Prep Time 15 minutes
Cook Time 25 minutes
Passive Rest and Soak Time 50 minutes
Total Time 40 minutes
Servings: 2 portions
Course: Dinner, Main Course
Cuisine: American
Calories: 920

Ingredients
  

  • 3 tbsp unsalted butter softened at room temperature
  • 1 tsp chives finely chopped
  • 1 tsp fresh parsley finely chopped, for truffle butter
  • 1 tsp truffle oil white truffle oil preferred
  • 1 tsp Parmesan grated
  • 1 tsp minced garlic for truffle butter
  • 0.125 tsp salt for truffle butter
  • 0.125 tsp black pepper for truffle butter
  • 0.125 tsp cayenne
  • 0.5 cup fresh parsley chopped, about one bunch, for chimichurri
  • 0.5 cup fresh cilantro chopped, about one bunch
  • 0.25 cup olive oil for chimichurri
  • 2 tbsp red wine vinegar
  • 3 large garlic cloves for chimichurri
  • 2.5 tbsp diced onion
  • 0.5 tsp coarse salt for chimichurri
  • 0.5 tsp black pepper for chimichurri
  • 0.5 tsp red pepper flakes
  • 0.5 tsp dried oregano
  • 3 large russet potatoes sliced into fries, soaked in ice water 30 min
  • 2.5 tbsp chimichurri sauce for tossing fries after second fry
  • 2 NY strip steaks
  • 1 tsp salt for steak seasoning
  • 1 tsp black pepper for steak seasoning
  • 1 tsp buttery steakhouse seasoning
  • 1 tbsp olive oil for cooking steak
  • 1 bunch broccolini

Equipment

  • Cast iron skillet
  • Deep pot or Dutch oven for frying
  • Food processor
  • Wire cooling rack
  • Fry or candy thermometer

Method
 

  1. Mix softened butter with chives, parsley, truffle oil, Parmesan, minced garlic, salt, pepper, and cayenne in a small bowl until fully combined.
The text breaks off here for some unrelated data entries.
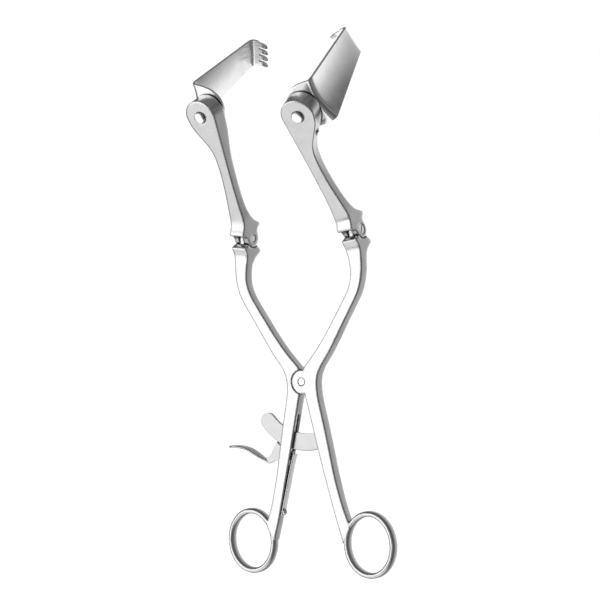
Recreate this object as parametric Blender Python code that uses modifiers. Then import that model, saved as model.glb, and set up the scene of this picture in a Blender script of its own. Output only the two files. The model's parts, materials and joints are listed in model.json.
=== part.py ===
"""Self-retaining spinal retractor with finger rings, folding arms and two toothed blades that swivel.

The instrument lies flat: X to its right, Y along its length towards the blades, Z up out of its front face.
Dimensions are in millimetres, taken from the pivot's axis on the front face, and MM turns them into metres.
Two forged halves lap at one screw, so squeezing the rings spreads the arms. A curved rack fixed in the right
handle runs through a slot of the left one, where a sprung lever stands at its teeth.
"""

import math

import bmesh
import bpy
from mathutils import Matrix, Vector

MM = 0.001

# Frame halves and their lap joint
THICK = 5.5
EDGE_ROUND = 0.5
LAP_R = 5.9
LAP_GAP = 0.3
PIVOT_R = 1.55
PIVOT_HEAD_R = 1.8
PIVOT_HEAD_H = 0.8
PIN_GAP = 0.12  # between a pin and its bore
SKIN = 0.05  # a pin's end lies this far under the face
BEYOND = 11.0  # cutters across the frame start or end this far behind its front face
AXIS_SIZE = 10.0  # drawn size of the empties

# Finger rings, with the right one's centre
RING_CENTRE = (35.7, -80.6)
RING_HALF = (13.4, 15.2)
RING_BAR = 2.7
RING_THICK = 4.8
RING_POINTS = 40

# Arm hinges, with the middle of the right one
HINGE = (33.1, 74.0)
HINGE_DROP = 0.85
HINGE_LEAN = math.radians(7.2)
HINGE_WIDTH = 8.6
TONGUE_WIDTH = 2.6
FORK_GAP = 0.3
CHEEK_R = 4.4
SEAT_GAP = 0.45
HINGE_PIN_R = 1.6
HINGE_HEAD_R = 2.4
HINGE_HEAD_H = 1.0
HINGE_BORE_GAP = 0.15
LEFT_FOLD = math.radians(28.0)
RIGHT_FOLD = math.radians(37.0)

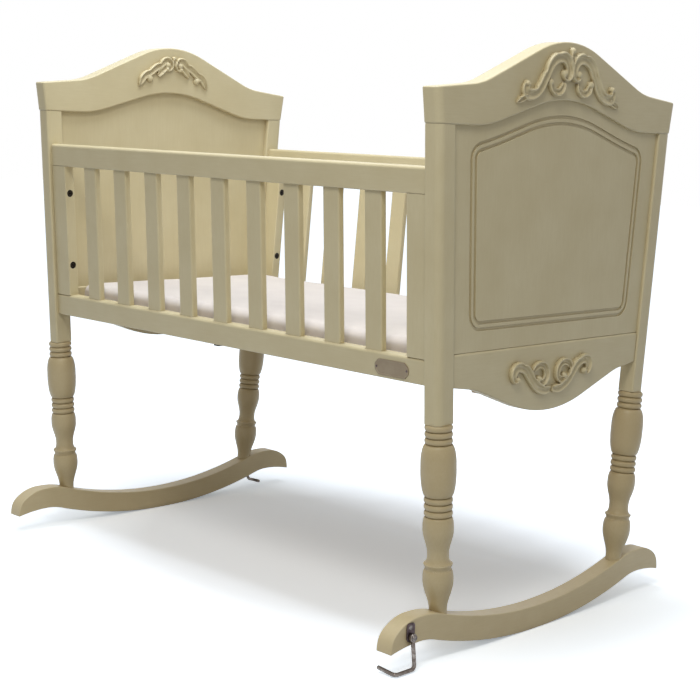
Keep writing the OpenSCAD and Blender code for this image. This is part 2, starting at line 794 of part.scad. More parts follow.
// The screw that holds the front bracket to its rail, or its hole, in the leaning frame.
module bracket_screw(grow) {
    translate([bracket_x, bracket_t - rail_in, low_rail_bottom + 24]) rotate([90, 0, 0]) {
        cylinder(d = 3.5 + grow, h = 16 + grow, $fn = small);
        if (grow == 0) translate([0, 0, -1.8]) cylinder(d = 7, h = 1.8, $fn = small);
    }
}

module board_brackets() {
    low = board_z - lip_t;
    color(dark_steel) for (side = SIDES) rotate([0, 0, side == "front" ? 0 : 180]) difference() {
        union() {
            intersection() {
                leaning() translate([bracket_x - bracket_w / 2, -rail_in, low - 20])
                    cube([bracket_w, bracket_t, 60]);
                translate([bracket_x - bracket_w, -2 * foot_y, low]) cube([2 * bracket_w, 2 * foot_y, 50]);
            }
            translate([bracket_x - bracket_w / 2, -rail_in_y(board_z), low]) cube([bracket_w, lip_l, lip_t]);
        }
        leaning() bracket_screw(fit);
    }
}

module board_screws() {
    color(bright_steel) {
        for (end = ENDS) at_end(end) cleat_screws(0);
        for (side = SIDES) at_side(side) bracket_screw(0);
    }
}

// Rings of the mattress from its base to its crown: [share of the height, share of the width]
RINGS = [[0, 0.985], [0.1, 1], [0.45, 1.008], [0.75, 1], [0.86, 0.985], [0.91, 0.965], [0.94, 0.93],
         [0.965, 0.84], [0.985, 0.65], [0.995, 0.4], [1, 0.2]];
ring_n = 72;          // points in a ring
draw_in = 4;          // distance that a side draws in between its corners

// A ring's share of the length, so that near the edge it lies as far in as across the width.
function share(k) = k > 0.9 ? 1 - (1 - k) * mattress_w / mattress_l : k;

function mattress_point(t, k) =
    let (x = sign(cos(t)) * pow(abs(cos(t)), 0.22), y = sign(sin(t)) * pow(abs(sin(t)), 0.22))
    [x * (mattress_l / 2 - draw_in * (1 - y * y)) * share(k),
     y * (mattress_w / 2 - draw_in * (1 - x * x)) * k];

module mattress() {
    last = len(RINGS) - 1;
    points = [for (r = RINGS, i = [0 : ring_n - 1])
        let (p = mattress_point(360 * (i + 0.5) / ring_n, r[1]))
        [p[0], p[1], bed_top + slip + mattress_h * r[0]]];
    sides = [for (k = [0 : last - 1], i = [0 : ring_n - 1])
        let (j = (i + 1) % ring_n, a = k * ring_n, b = a + ring_n)
        each [[a + i, b + i, b + j], [a + i, b + j, a + j]]];
    base = [for (i = [0 : ring_n - 1]) i];
    crown = [for (i = [ring_n - 1 : -1 : 0]) last * ring_n + i];
    color(linen) polyhedron(points, concat(sides, [base, crown]), convexity = 4);
}

// ---- Nameplate ----

plate_x = inner_x - plate_in;
plate_s = (low_rail_bottom + low_rail_top) / 2 - plate_drop;
sheet_t = 1.2;        // thickness of the bare plate

// The nails of the bare plate, or their holes, in the leaning frame.
module plate_nails(grow) {
    for (way = [-1, 1]) translate([plate_x + way * (plate_l / 2 - 3.5), -rail_out, plate_s])
        rotate([90, 0, 0]) {
            translate([0, 0, -8 - grow]) cylinder(d = 1.6 + grow, h = 8 + sheet_t + slip, $fn = small);
            if (grow == 0) translate([0, 0, sheet_t]) cylinder(d1 = 3.6, d2 = 2.2, h = 0.9, $fn = small);
        }
}

module nameplate() {
    clip = 7.5;
    a = plate_l / 2;
    b = plate_h / 2;
    color(bronze) leaning() difference() {
        translate([plate_x, -rail_out, plate_s]) rotate([90, 0, 0]) linear_extrude(sheet_t)
            polygon(rounded([[-a, -b + clip], [-a + clip, -b], [a - clip, -b], [a, -b + clip],
                             [a, b - clip], [a - clip, b], [-a + clip, b], [-a, b - clip]],
                            [for (i = [0 : 7]) 3]));
        plate_nails(fit);
    }
}

module nameplate_nails() {
    color(bronze) leaning() plate_nails(0);
}

// ---- Carvings, drawn as (y, z) from the foot of the board that carries them ----

// A band of width w along one arc or straight, from the origin along +x.
module stretch(arc, w) {
    way = sign(arc[1]);
    inner = max(arc[0] - w / 2, 0.1);
    n = ceil(abs(arc[1]) / 22.5);
    if (arc[0] == 0) translate([0, -w / 2]) square([arc[1], w]);
    else polygon(concat(
        [for (i = [0 : n]) let (t = abs(arc[1]) * i / n)
            [(arc[0] + w / 2) * sin(t), way * (arc[0] - (arc[0] + w / 2) * cos(t))]],
        [for (i = [n : -1 : 0]) let (t = abs(arc[1]) * i / n)
            [inner * sin(t), way * (arc[0] - inner * cos(t))]]));
}

// Arcs of a carving's drawing, at their real size.
function real_arcs(arcs) =
    [for (a = arcs) a[0] == 0 ? [0, a[1] * carve_unit] : [a[0] * carve_unit, a[1]]];

// One band of a scroll that follows arcs from a point and heading, with round ends.
module scroll(p, h, arcs, w) {
    sized = real_arcs(arcs);
    path = trace(p * carve_unit, h, sized);
    for (i = [0 : len(arcs) - 1]) translate(path[i][0]) rotate(path[i][1]) stretch(sized[i], w);
    for (q = [path[0][0], path[len(arcs)][0]]) translate(q) circle(d = w, $fn = 16);
}

// Raises a drawn figure off its board, with an upper layer set in from the edge.
module carved(h) {
    linear_extrude(h / 2) offset(delta = -carve_ease) offset(delta = carve_ease) children();
    linear_extrude(h) offset(delta = -carve_step) children();
}

pair_drop = 5;        // distance that the crest's outer scrolls hang below their drawing
apron_drop = 3;       // the same for the apron's scrolls

module pair() {
    children();
    mirror([1, 0, 0]) children();
}

module outer_scroll() {
    translate([0, -pair_drop]) pair() {
        scroll([27, 44], -90, [[8, -90], [11, -90], [18, -90], [34, -58], [0, 30], [34, 58], [12, 150]],
               scroll_w);
        scroll([18, 28], -90, [[15, 150], [0, 9]], scroll_small_w);
        scroll([103, 4], -8, [[60, -25]], scroll_small_w);
    }
    scroll([0, 54], 90, [[0, 22]], scroll_small_w);
}

module apron_scroll() {
    pair() {
        scroll([4, 37], -8, [[50, 8], [50, 48], [0, 20], [32, -48], [12, -95], [8, -110]], scroll_w);
        scroll([50, 67], 120, [[22, 60], [17, 85], [12, 90], [7, 90]], scroll_small_w);
    }
}

module inner_scroll() {
    pair() {
        scroll([17, 52], -90, [[6, -90], [7, -90], [13, -90], [26, -50], [0, 8], [24, 30], [40, -45], [0, 14]],
               scroll_small_w);
        scroll([40, 39], -40, [[0, 12]], scroll_small_w);
        translate([57, 27] * carve_unit) circle(d = 18 * carve_unit, $fn = 24);
    }
    scroll([0, 58], 90, [[0, 11]], scroll_small_w);
}

module crest_scrolls_outer() {
    color(cream) for (end = ENDS) at_end(end)
        translate([crest_x, 0, crest_under]) rotate([90, 0, 90]) carved(carve_h) outer_scroll();
}

module crest_scrolls_inner() {
    color(cream) for (end = ENDS) at_end(end)
        translate([crest_x - crest_t, 0, crest_under]) rotate([90, 0, -90]) carved(carve_h) inner_scroll();
}

module apron_scrolls() {
    color(cream) for (end = ENDS) at_end(end)
        translate([apron_x, 0, apron_low - apron_drop]) rotate([90, 0, 90])
            carved(carve_h) apron_scroll();
}

// ---- The pieces ----

crest("head");  // head_crest
crest("foot");  // foot_crest
panel("head");  // head_panel
panel("foot");  // foot_panel
apron("head");  // head_apron
apron("foot");  // foot_apron
post("head", "front");  // post_head_front
post("head", "back");  // post_head_back
post("foot", "front");  // post_foot_front
post("foot", "back");  // post_foot_back
leg("head", "front");  // leg_head_front
leg("head", "back");  // leg_head_back
leg("foot", "front");  // leg_foot_front
leg("foot", "back");  // leg_foot_back
top_rail("front");  // front_top_rail
top_rail("back");  // back_top_rail
bottom_rail("front");  // front_bottom_rail
bottom_rail("back");  // back_bottom_rail
stile("head", "front");  // stile_head_front
stile("head", "back");  // stile_head_back
stile("foot", "front");  // stile_foot_front
stile("foot", "back");  // stile_foot_back
for (side = SIDES, n = [1 : slat_count])
    slat(side, n);
crest_scrolls_outer();
crest_scrolls_inner();
apron_scrolls();
mattress();
mattress_board();
board_cleats();
board_brackets();
board_screws();
side_bolts();
threaded_inserts();
frame_dowels();
rocker_screws();
rocker("head");  // head_rocker
rocker("foot");  // foot_rocker
stop_plates();
stop_screws();
stop_rod("head", 0);  // head_stop_rod
stop_rod("foot", parked);  // foot_stop_rod
nameplate();
nameplate_nails();
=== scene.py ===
"""Looks of a rocking cradle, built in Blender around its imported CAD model.

Every length in this file is in metres unless a name or comment says millimetres.
X runs from the foot board to the head board, Y from front to back and Z up.
"""

import logging
import math
from collections.abc import Iterator, Sequence
from dataclasses import dataclass, field
from enum import Enum
from functools import lru_cache

import bmesh
import bpy
from bmesh.types import BMEdge, BMesh, BMFace, BMVert
from bpy.types import ID, Material, Mesh, Node, NodeSocket, NodeTree, Object, World
from mathutils import Matrix, Vector
from mathutils.bvhtree import BVHTree


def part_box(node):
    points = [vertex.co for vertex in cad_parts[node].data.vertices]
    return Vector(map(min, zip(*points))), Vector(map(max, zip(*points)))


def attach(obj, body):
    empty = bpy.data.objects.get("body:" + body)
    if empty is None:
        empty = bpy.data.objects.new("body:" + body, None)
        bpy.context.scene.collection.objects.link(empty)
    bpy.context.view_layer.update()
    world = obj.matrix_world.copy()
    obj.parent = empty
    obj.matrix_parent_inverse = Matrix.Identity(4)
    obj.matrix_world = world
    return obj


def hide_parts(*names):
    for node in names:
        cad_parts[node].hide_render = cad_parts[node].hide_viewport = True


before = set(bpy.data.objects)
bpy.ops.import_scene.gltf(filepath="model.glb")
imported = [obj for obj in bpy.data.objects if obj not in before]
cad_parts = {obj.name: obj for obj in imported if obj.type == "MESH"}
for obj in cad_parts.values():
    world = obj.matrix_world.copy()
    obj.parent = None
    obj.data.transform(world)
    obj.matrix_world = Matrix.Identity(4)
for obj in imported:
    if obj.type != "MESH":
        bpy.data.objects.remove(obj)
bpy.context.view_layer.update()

LOG = logging.getLogger("cradle")
MM = 0.001
Spot = tuple[float, float]
ENDS = ("head", "foot")
SIDES = ("front", "back")
LEAN = math.radians(3.7)
FOOT_Y = 224.8 * MM
OUTER_X = 495 * MM
POST_X = 480 * MM
HALF_TURN = Matrix.Rotation(math.pi, 4, "Z")
LEANING = Matrix.Translation((0, -FOOT_Y, 0)) @ Matrix.Rotation(LEAN, 4, "X")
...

Roll into a log using plastic wrap and refrigerate until ready to serve.
  2. Add parsley, cilantro, olive oil, red wine vinegar, garlic cloves, diced onion, salt, pepper, red pepper flakes, and oregano to a food processor. Pulse until combined but still slightly chunky. Refrigerate until needed.
  3. Slice potatoes into fries and soak in ice water for at least 30 minutes to remove excess starch. Pat completely dry before frying.
  4. Season NY strip steaks generously with salt, pepper, and buttery steakhouse seasoning. Let rest at room temperature for 20 minutes while you heat the frying oil.
  5. Heat frying oil in a deep pot to 325 degrees F. Fry potatoes in batches for 5 to 7 minutes until cooked through but not yet golden. Remove to a wire rack. Raise oil temperature to 375 degrees F.
  6. Fry potatoes a second time for 2 to 4 minutes until deep golden and very crispy. Transfer to the cooling rack and immediately toss with 2 to 3 tablespoons of chimichurri. Serve right away.
  7. Heat a thin layer of olive oil in a cast-iron pan over medium-high heat until shimmering. Cook steaks 3 minutes per side without moving. Remove and let rest 5 minutes.
  8. Add broccolini to the same pan with a pinch of salt. Cook 3 to 4 minutes until just tender with slightly charred edges.
  9. Slice steaks against the grain, top with a round of truffle herb butter, and serve alongside chimichurri fries and broccolini.

Notes

Truffle butter and chimichurri can both be made up to 2 days ahead. Do not skip the ice water soak or the double-fry for the fries. Fries are best served immediately after the second fry. Reheat leftover fries in an air fryer at 400 degrees F for 3 to 4 minutes. Leftover chimichurri keeps in the fridge up to 5 days and doubles as a marinade.